What to produce:
Take the lines from the beginning of the data below through the line holding "return SEAT_FOOT +" and return exactly those.
* start Dataset extract *
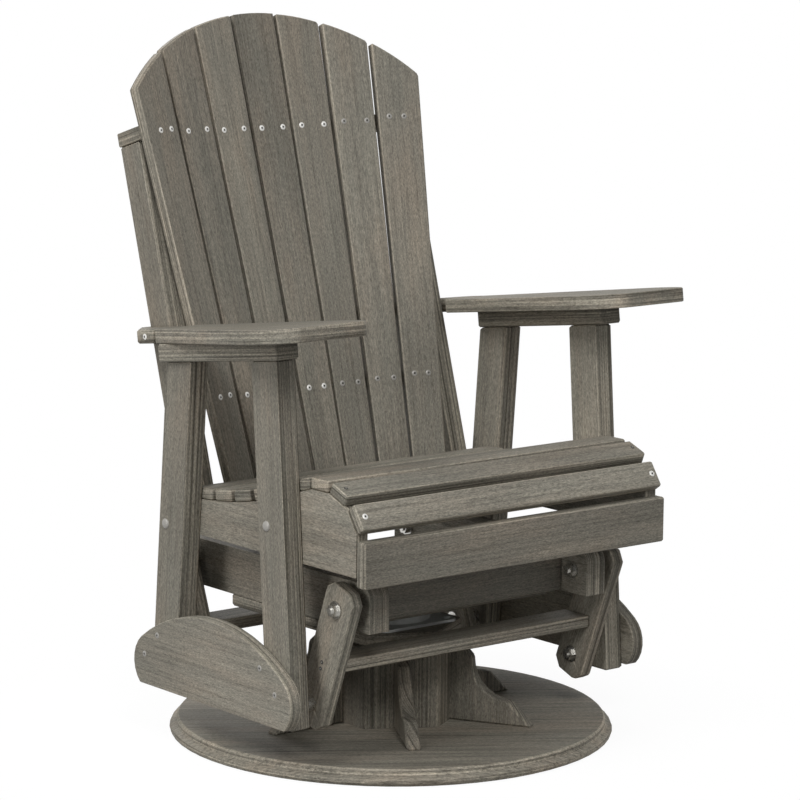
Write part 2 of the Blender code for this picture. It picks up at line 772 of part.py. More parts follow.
def make_lower_bolts(chair):
    """Bolts from the legs through the links' lower ends, with their heads sunk in the legs."""
    faces = (LEG_OUTER - COUNTERBORE_DEPTH + GAP, LEG_INNER - GAP, LINK_OUTER + GAP, LINK_INNER - GAP)
    for side_word, side in SIDES:
        for end_word, end in ENDS:
            name = "%s_%s_lower_bolt" % (side_word, end_word)
            pivot_bolt(name, side, end * LOWER_PIVOT_REACH, LOWER_PIVOT_Z, faces, chair)


# Chair: seat


def seat_height(y):
    """Height of the seat's upper face at a place along Y, behind the crest."""
    share = max(0, (y + SEAT_FRONT - SEAT_SLAT_WIDTH) / SEAT_RUN)
    fall = 1
    for (low, fall_low), (high, fall_high) in zip(SEAT_CONTOUR_SHARES, SEAT_CONTOUR_SHARES[1:]):
        if low <= share <= high:
            fall = fall_low + (fall_high - fall_low) * (share - low) / (high - low)
    return SEAT_FOOT + SEAT_CREST - SEAT_FALL * fall


def seat_slat_tops():
    """Front and rear upper edge of every seat slat, rear slat first, as ((y, z), (y, z))."""
    tops = []
    pitch = SEAT_SLAT_WIDTH + SEAT_SLAT_SPACE
    for k in reversed(range(SEAT_SLAT_COUNT)):
        front = -SEAT_FRONT + k * pitch
        rise = seat_height(front + SEAT_SLAT_WIDTH) - seat_height(front)
        run = sqrt(SEAT_SLAT_WIDTH ** 2 - rise ** 2)
        tops.append(((front, seat_height(front)), (front + run, seat_height(front) + rise)))
    crest_y, crest_z = tops[-1][0]
    nose = slat_below(crest_y - NOSE_SLAT_FORWARD, crest_z - NOSE_SLAT_DROP, NOSE_SLAT_TILT, NOSE_SLAT_WIDTH)
    tops.append(nose)
    nose_y, nose_z = nose[0]
    tops.append(slat_below(
        nose_y - FRONT_SLAT_FORWARD, nose_z - FRONT_SLAT_DROP, FRONT_SLAT_TILT, FRONT_SLAT_WIDTH))
    return tops


def slat_below(y, z, tilt, width):
    """Upper edges of a slat that slopes down and forward from its rear edge."""
    return (y - width * cos(tilt), z - width * sin(tilt)), (y, z)


def seat_slat(name, edges, chair):
    """One seat slat under its two upper edges."""
    (front_y, front_z), (rear_y, rear_z) = edges
    tilt = atan2(rear_z - front_z, rear_y - front_y)
    width = hypot(rear_z - front_z, rear_y - front_y)
    y = (front_y + rear_y) / 2 + sin(tilt) * SLAT / 2
    z = (front_z + rear_z) / 2 - cos(tilt) * SLAT / 2
    lumber(board(name, (2 * SEAT_HALF, width, SLAT), (0, y, z), (tilt, 0, 0)), chair)


def make_seat_slats(chair):
    """Seven level slats, the sloping nose slat and the steep front slat."""
    tops = seat_slat_tops()
    for k, edges in enumerate(reversed(tops[:SEAT_SLAT_COUNT])):
        seat_slat("seat_slat_%d" % (k + 1), edges, chair)
    seat_slat("seat_nose_slat", tops[SEAT_SLAT_COUNT], chair)
    seat_slat("seat_front_slat", tops[SEAT_SLAT_COUNT + 1], chair)


def under_edges(edges):
    """Rear and front lower edge of a slat, a small gap below it."""
    (front_y, front_z), (rear_y, rear_z) = edges
    tilt = atan2(rear_z - front_z, rear_y - front_y)
    down = SLAT + GAP
    shift_y = sin(tilt) * down
    shift_z = cos(tilt) * down
    return (rear_y + shift_y, rear_z - shift_z), (front_y + shift_y, front_z - shift_z)


def seat_side_outline():
    """Side view of a seat side board, which follows the undersides of the slats."""
    face = -APRON_FACE + BOARD + GAP
    outline = [(face, SEAT_FOOT), (SEAT_TAIL, SEAT_FOOT), (SEAT_TAIL, SEAT_FOOT + SEAT_TAIL_HEIGHT)]
    for edges in seat_slat_tops()[:-1]:
        outline += list(under_edges(edges))
    (high_y, high_z), (low_y, low_z) = under_edges(seat_slat_tops()[-1])
    share = (high_y - face) / (high_y - low_y)
    outline += [(high_y, high_z), (face, high_z + (low_z - high_z) * share)]
    return outline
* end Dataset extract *
Solution below:
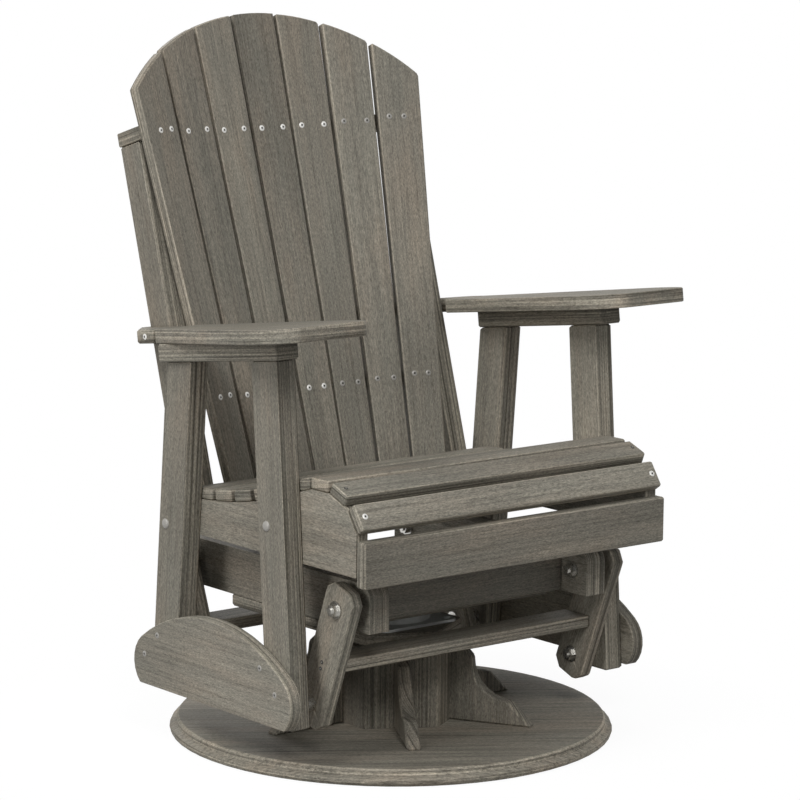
Write part 2 of the Blender code for this picture. It picks up at line 772 of part.py. More parts follow.
def make_lower_bolts(chair):
    """Bolts from the legs through the links' lower ends, with their heads sunk in the legs."""
    faces = (LEG_OUTER - COUNTERBORE_DEPTH + GAP, LEG_INNER - GAP, LINK_OUTER + GAP, LINK_INNER - GAP)
    for side_word, side in SIDES:
        for end_word, end in ENDS:
            name = "%s_%s_lower_bolt" % (side_word, end_word)
            pivot_bolt(name, side, end * LOWER_PIVOT_REACH, LOWER_PIVOT_Z, faces, chair)


# Chair: seat


def seat_height(y):
    """Height of the seat's upper face at a place along Y, behind the crest."""
    share = max(0, (y + SEAT_FRONT - SEAT_SLAT_WIDTH) / SEAT_RUN)
    fall = 1
    for (low, fall_low), (high, fall_high) in zip(SEAT_CONTOUR_SHARES, SEAT_CONTOUR_SHARES[1:]):
        if low <= share <= high:
            fall = fall_low + (fall_high - fall_low) * (share - low) / (high - low)
    return SEAT_FOOT + SEAT_CREST - SEAT_FALL * fall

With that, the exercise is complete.